Search the data for the word "object" and copy every line where it occurs.

───

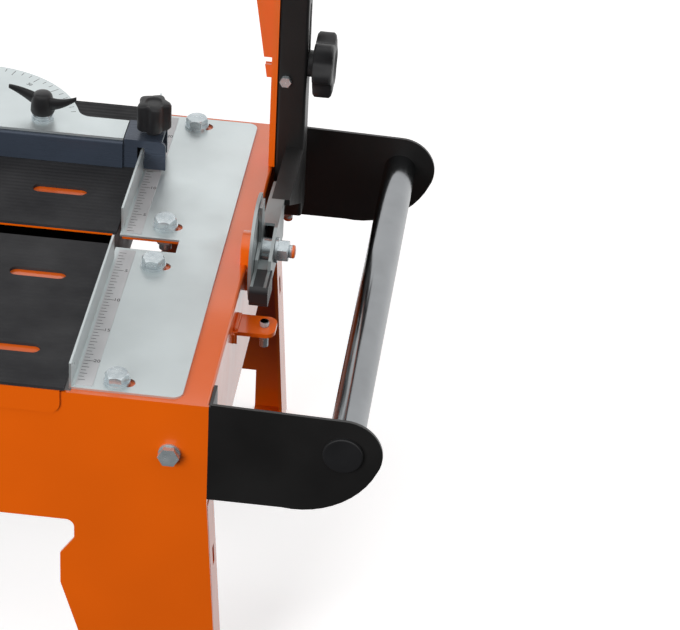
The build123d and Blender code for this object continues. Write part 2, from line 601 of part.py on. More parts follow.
def guide_rail():
    """Rectangular steel rail between the end plates."""
    x = COLUMN_X0 - SLIDE_GAP - RAIL_PLATE_T
    y0, y1 = RAIL_YC - RAIL[0] / 2, RAIL_YC + RAIL[0] / 2
    rail = block(-x, x, y0, y1, RAIL_Z0, RAIL_Z1)
    rail = fillet(rail.edges().filter_by(Axis.X), 5)
    w = RAIL_WALL
    return rail - block(-x - 1, x + 1, y0 + w, y1 - w, RAIL_Z0 + w, RAIL_Z1 - w)


def guide_bolts():
    """Shoulder bolts that guide the rail plates in the columns, and the studs of the lock knobs."""
    x0 = COLUMN_X0 - SLIDE_GAP - RAIL_PLATE_T
    x1 = COLUMN_X0 + COLUMN[0] + SLIDE_GAP
    y, z = COLUMN_Y + COLUMN[1] / 2, RAIL_BOLT_Z
    bolt = rod("X", LOCK_R, (x0, y, z), x1 - x0) + rod("X", 11, (x1, y, z), 2)
    bolt += hexagon("X", 17, (x1 + 2, y, z), 6.5)
    stud = rod("X", LOCK_R, (x0, y, T + KNOB_Z), x1 - x0 + 18)
    return both_ends([bolt, stud])


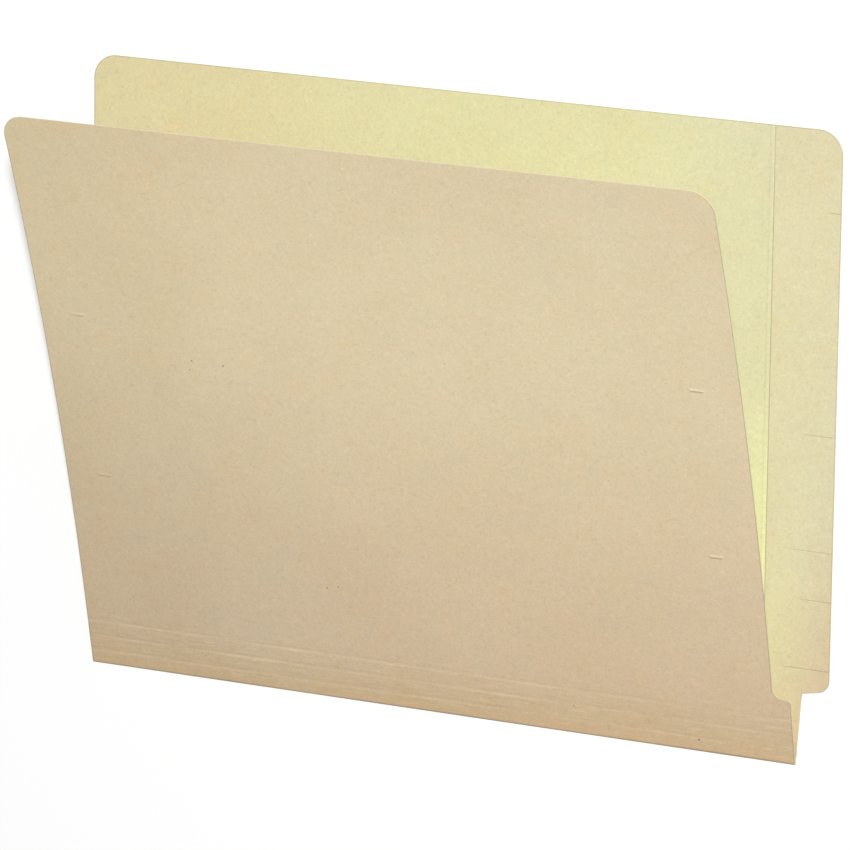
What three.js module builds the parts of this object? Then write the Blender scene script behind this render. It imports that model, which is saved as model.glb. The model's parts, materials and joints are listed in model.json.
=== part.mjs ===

───

Complete output:
The build123d and Blender code for this object continues. Write part 2, from line 601 of part.py on. More parts follow.
What three.js module builds the parts of this object? Then write the Blender scene script behind this render. It imports that model, which is saved as model.glb. The model's parts, materials and joints are listed in model.json.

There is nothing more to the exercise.